Task prompt:
Output the lines that follow exactly as they are.

Collected material:
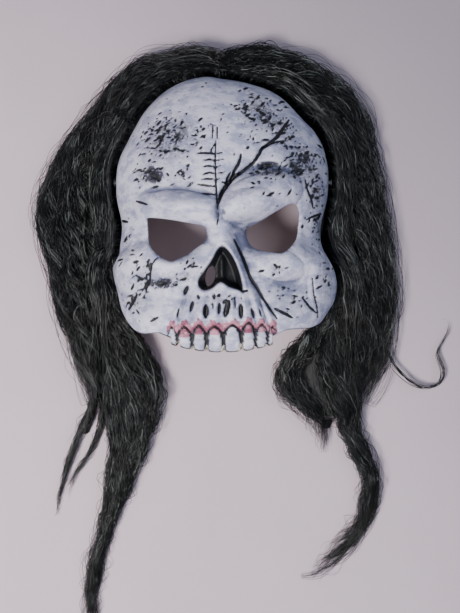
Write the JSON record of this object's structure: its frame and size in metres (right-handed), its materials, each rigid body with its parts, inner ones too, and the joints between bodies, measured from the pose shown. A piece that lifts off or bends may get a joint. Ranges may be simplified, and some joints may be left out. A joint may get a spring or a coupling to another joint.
{
  "type": "halloween mask",
  "caption": "chinless latex skull mask with sculpted brows, cheekbones and upper teeth, long loose synthetic hair sewn round its rim, and an elastic strap behind",
  "frame": {"origin": "middle of the whole object's footprint, on the surface it lies on face up", "axes": "+Z out of the face, away from the surface; +Y towards the crown; +X to the right of a viewer looking down at the face"},
  "size_m": [0.373, 0.535, 0.1031],
  "materials": {
    "latex": "white painted latex with black wash in its cracks and pink gums",
    "knit": "black knitted wig band",
    "weft_thread": "black machine-sewn weft",
    "hair": "long wavy synthetic hair, near black with a green cast",
    "elastic": "black woven elastic",
    "steel": "nickel-plated rivet"
  },
  "bodies": {
    "face": {"face_shell": "latex", "wig_band": "knit", "weft_left": "weft_thread", "weft_crown": "weft_thread", "weft_right": "weft_thread", "hair_roots_left": "hair", "hair_roots_crown": "hair", "hair_roots_right": "hair", "hair_left_under": "hair", "hair_right_under": "hair", "strap_patch_left": "latex", "strap_patch_right": "latex", "rivet_left": "steel", "rivet_right": "steel"},
    "strap": {"strap": "elastic"},
    "left_hair": {"hair_left": "hair"},
    "left_short_lock": {"lock_left_short": "hair"},
    "left_long_lock": {"lock_left_long": "hair"},
    "right_hair": {"hair_right": "hair", "hair_curl_right": "hair"},
    "right_long_lock": {"hair_right_fall": "hair", "lock_right_tuft": "hair", "lock_right_long": "hair"}
  },
  "joints": [
    {"name": "strap_swing", "type": "hinge", "parent": "face", "child": "strap", "pos_m": [-0.02154, 0.14546, 0.016], "axis": [1, 0, 0], "range_deg": [-70, 70]},
    {"name": "left_hair_lift", "type": "hinge", "parent": "face", "child": "left_hair", "pos_m": [-0.13354, 0.08246, 0.021], "axis": [0, 1, 0], "range_deg": [0, 45]},
    {"name": "left_short_lock_swing", "type": "hinge", "parent": "left_hair", "child": "left_short_lock", "pos_m": [-0.13954, -0.05054, 0], "axis": [0, 0, 1], "range_deg": [-8, 5]},
    {"name": "left_long_lock_swing", "type": "hinge", "parent": "face", "child": "left_long_lock", "pos_m": [-0.10954, -0.00154, 0], "axis": [0, 0, 1], "range_deg": [-2, 8]},
    {"name": "right_hair_lift", "type": "hinge", "parent": "face", "child": "right_hair", "pos_m": [0.09646, 0.08246, 0.021], "axis": [0, -1, 0], "range_deg": [0, 45]},
    {"name": "right_long_lock_swing", "type": "hinge", "parent": "face", "child": "right_long_lock", "pos_m": [0.06846, -0.00154, 0], "axis": [0, 0, 1], "range_deg": [-6, 6]}
  ]
}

Result below:
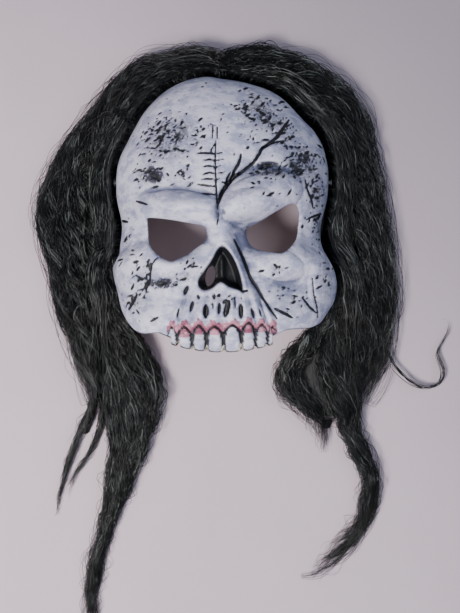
Write the JSON record of this object's structure: its frame and size in metres (right-handed), its materials, each rigid body with its parts, inner ones too, and the joints between bodies, measured from the pose shown. A piece that lifts off or bends may get a joint. Ranges may be simplified, and some joints may be left out. A joint may get a spring or a coupling to another joint.
{
  "type": "halloween mask",
  "caption": "chinless latex skull mask with sculpted brows, cheekbones and upper teeth, long loose synthetic hair sewn round its rim, and an elastic strap behind",
  "frame": {"origin": "middle of the whole object's footprint, on the surface it lies on face up", "axes": "+Z out of the face, away from the surface; +Y towards the crown; +X to the right of a viewer looking down at the face"},
  "size_m": [0.373, 0.535, 0.1031],
  "materials": {
    "latex": "white painted latex with black wash in its cracks and pink gums",
    "knit": "black knitted wig band",
    "weft_thread": "black machine-sewn weft",
    "hair": "long wavy synthetic hair, near black with a green cast",
    "elastic": "black woven elastic",
    "steel": "nickel-plated rivet"
  },
  "bodies": {
    "face": {"face_shell": "latex", "wig_band": "knit", "weft_left": "weft_thread", "weft_crown": "weft_thread", "weft_right": "weft_thread", "hair_roots_left": "hair", "hair_roots_crown": "hair", "hair_roots_right": "hair", "hair_left_under": "hair", "hair_right_under": "hair", "strap_patch_left": "latex", "strap_patch_right": "latex", "rivet_left": "steel", "rivet_right": "steel"},
    "strap": {"strap": "elastic"},
    "left_hair": {"hair_left": "hair"},
    "left_short_lock": {"lock_left_short": "hair"},
    "left_long_lock": {"lock_left_long": "hair"},
    "right_hair": {"hair_right": "hair", "hair_curl_right": "hair"},
    "right_long_lock": {"hair_right_fall": "hair", "lock_right_tuft": "hair", "lock_right_long": "hair"}
  },
  "joints": [
    {"name": "strap_swing", "type": "hinge", "parent": "face", "child": "strap", "pos_m": [-0.02154, 0.14546, 0.016], "axis": [1, 0, 0], "range_deg": [-70, 70]},
    {"name": "left_hair_lift", "type": "hinge", "parent": "face", "child": "left_hair", "pos_m": [-0.13354, 0.08246, 0.021], "axis": [0, 1, 0], "range_deg": [0, 45]},
    {"name": "left_short_lock_swing", "type": "hinge", "parent": "left_hair", "child": "left_short_lock", "pos_m": [-0.13954, -0.05054, 0], "axis": [0, 0, 1], "range_deg": [-8, 5]},
    {"name": "left_long_lock_swing", "type": "hinge", "parent": "face", "child": "left_long_lock", "pos_m": [-0.10954, -0.00154, 0], "axis": [0, 0, 1], "range_deg": [-2, 8]},
    {"name": "right_hair_lift", "type": "hinge", "parent": "face", "child": "right_hair", "pos_m": [0.09646, 0.08246, 0.021], "axis": [0, -1, 0], "range_deg": [0, 45]},
    {"name": "right_long_lock_swing", "type": "hinge", "parent": "face", "child": "right_long_lock", "pos_m": [0.06846, -0.00154, 0], "axis": [0, 0, 1], "range_deg": [-6, 6]}
  ]
}